Impregnado de referencias a diversas tradiciones religiosas, este grupo de novelas nos introduce en un universo bien distinto del contemporáneo. Sobre Apocalipsis cum figuris, la más importante de esta serie, Luz María Becerra describe el peregrinaje tematizado en la narración. Se trata de un periplo colectivo donde lo individual carece de importancia, tanto que los personajes carecen de nombre: los protagonistas son conocidos como la Peregrina y el Peregrino. Más que individuos, deambulan los figuris, que son arquetipos y se mueven en un aparente desorden, creando la impresión de un cuadro abigarrado. Así desfilan cirqueros —entre ellos músicos, bailarinas, payasos, una payasa niña, Pierrot—, caminan caballeros, frailes, un monje, estatuas, hombres grises, algunos de los cuales llevan a sus monstruos; contemplamos a loros, leones, espantapájaros y un unicornio. Ocurren muchos avatares y acontecimientos inusitados, todos desbordantes de simbolismo, que adquieren carta de naturalización. Por ejemplo, la payasa se embaraza del unicornio y da a luz un pequeño unicornio, que paradójicamente simboliza el principio y el fin de un mundo nuevo. Este pequeño unicornio fue tomado por el cristianismo en la Edad Media como figura de Cristo, y más adelante el cordero inmolado.
Todo es posible, de acuerdo a la amplia concepción que la escritora tenía de lo real, aunque ella hablaba, más bien, de lo natural. Así, interrogada sobre acontecimientos novelísticos sobrenaturales, en una entrevista de 1976 concedida a Michèle Muncy, explica: “Yo creo que natural es casi todo, incluyendo cosas que no sean cotidianas pero que, porque ocurren de vez en cuando, no dejan de ser naturales. Entonces quizá yo pueda escribir, digamos, muchos milagros y demás asuntos de esos. Sin embargo, no creo que sean sobrenaturales, ya que pienso que el milagro es la clave de lo natural”.
Las últimas novelas publicadas
Después de un conjunto novelístico que se apropia de su momento histórico y de diversos tiempos míticos, en 2020 vieron la luz dos novelas con el sello del Fondo de Cultura Económica: Las confesiones, que lleva la leyenda final de haber sido terminada en 1992, y Como los gorriones, concluida en 1994.

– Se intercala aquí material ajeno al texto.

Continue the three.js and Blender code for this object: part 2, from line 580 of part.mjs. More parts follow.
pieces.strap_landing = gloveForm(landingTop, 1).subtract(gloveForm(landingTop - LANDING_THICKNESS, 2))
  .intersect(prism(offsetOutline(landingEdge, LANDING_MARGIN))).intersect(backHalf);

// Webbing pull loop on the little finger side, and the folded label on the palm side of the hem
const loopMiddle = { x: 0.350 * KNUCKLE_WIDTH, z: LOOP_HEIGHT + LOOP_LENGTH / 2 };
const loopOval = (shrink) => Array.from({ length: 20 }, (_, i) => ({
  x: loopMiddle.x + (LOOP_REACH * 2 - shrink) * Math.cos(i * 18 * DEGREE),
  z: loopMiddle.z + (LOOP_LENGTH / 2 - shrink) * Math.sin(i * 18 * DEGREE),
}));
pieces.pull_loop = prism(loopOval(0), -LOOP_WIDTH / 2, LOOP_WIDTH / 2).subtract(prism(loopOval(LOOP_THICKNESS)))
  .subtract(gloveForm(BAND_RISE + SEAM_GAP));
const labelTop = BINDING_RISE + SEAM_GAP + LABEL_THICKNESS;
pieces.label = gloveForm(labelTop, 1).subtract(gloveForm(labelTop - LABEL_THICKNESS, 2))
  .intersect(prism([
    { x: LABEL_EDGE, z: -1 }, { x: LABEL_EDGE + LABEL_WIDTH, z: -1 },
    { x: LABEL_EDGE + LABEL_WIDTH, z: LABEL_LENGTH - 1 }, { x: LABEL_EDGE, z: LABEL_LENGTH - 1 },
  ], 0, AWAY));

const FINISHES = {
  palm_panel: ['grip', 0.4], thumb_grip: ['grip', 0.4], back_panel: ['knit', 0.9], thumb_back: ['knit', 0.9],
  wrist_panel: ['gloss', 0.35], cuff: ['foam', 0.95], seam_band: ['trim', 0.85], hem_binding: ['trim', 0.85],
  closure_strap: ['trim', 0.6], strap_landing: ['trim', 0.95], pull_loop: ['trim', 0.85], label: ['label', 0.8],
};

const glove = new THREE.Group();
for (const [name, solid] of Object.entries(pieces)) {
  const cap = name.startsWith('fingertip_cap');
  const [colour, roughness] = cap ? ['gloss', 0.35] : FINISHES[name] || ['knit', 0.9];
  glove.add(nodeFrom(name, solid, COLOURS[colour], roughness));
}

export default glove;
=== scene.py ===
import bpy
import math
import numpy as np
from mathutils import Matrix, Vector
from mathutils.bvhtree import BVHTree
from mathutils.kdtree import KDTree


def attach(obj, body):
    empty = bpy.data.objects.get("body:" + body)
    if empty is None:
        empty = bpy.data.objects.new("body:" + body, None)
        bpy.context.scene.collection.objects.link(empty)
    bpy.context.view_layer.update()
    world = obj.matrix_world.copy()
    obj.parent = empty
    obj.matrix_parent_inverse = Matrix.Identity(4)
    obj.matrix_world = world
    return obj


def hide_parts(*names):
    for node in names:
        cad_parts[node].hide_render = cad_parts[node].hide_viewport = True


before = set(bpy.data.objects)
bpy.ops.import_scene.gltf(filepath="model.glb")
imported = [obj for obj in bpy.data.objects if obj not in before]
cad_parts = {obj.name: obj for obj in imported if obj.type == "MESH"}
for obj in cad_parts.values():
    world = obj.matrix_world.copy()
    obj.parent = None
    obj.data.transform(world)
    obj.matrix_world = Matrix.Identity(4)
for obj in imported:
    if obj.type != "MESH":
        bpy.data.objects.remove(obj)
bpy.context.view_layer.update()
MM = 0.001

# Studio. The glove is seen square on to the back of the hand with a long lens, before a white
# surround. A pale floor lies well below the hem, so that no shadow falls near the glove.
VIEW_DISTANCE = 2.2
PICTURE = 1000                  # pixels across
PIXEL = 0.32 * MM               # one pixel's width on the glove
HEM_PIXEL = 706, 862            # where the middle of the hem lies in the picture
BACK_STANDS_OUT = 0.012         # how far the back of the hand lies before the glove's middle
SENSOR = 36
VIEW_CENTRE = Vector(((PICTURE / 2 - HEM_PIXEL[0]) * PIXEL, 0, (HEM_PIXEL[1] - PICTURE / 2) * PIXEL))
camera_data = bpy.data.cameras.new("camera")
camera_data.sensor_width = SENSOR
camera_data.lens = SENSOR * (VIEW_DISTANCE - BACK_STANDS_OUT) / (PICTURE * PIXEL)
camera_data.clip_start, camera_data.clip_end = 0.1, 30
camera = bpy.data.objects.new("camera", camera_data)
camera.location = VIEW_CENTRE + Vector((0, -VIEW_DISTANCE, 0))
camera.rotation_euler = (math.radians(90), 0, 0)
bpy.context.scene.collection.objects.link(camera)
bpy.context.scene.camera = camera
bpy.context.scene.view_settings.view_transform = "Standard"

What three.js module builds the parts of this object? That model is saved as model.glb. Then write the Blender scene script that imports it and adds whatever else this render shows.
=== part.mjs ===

En las conversaciones con David Gaitán sobre las razones por las que había pospuesto tanto la publicación, explicó, con un dejo de ironía: “Tengo la malvada debilidad de escribir sobre gente que conozco, incluida mi familia, o sobre todo mi familia, pero no la más cercana, de tíos y primos en adelante. Termino los libros y luego resulta que no quiero mortificar a los aludidos... Es muy feo, creo yo, pero no puedo contenerme, se me vienen a la pluma”. Y continúa: “Ahora todo el mundo del que he escrito ha muerto, soy sobreviviente de mi generación. Así que me he lanzado a publicar con la mayor impunidad del mundo. Rasgo feísimo de carácter, queda admitido”.
En Las confesiones, la anécdota no se centra tanto en personajes inspirados en su familia, aunque aparecen, sino en la compleja y enigmática relación de una joven, alter ego de la escritora, con un dramaturgo en el que se transparenta a Jorge Ibargüengoitia. La dramaturga recrea su etapa de aprendizaje en la universidad y el estreno de sus primeras piezas. Es una novela en la que hay mucho por descubrir… como en toda la obra de Luisa Josefina Hernández.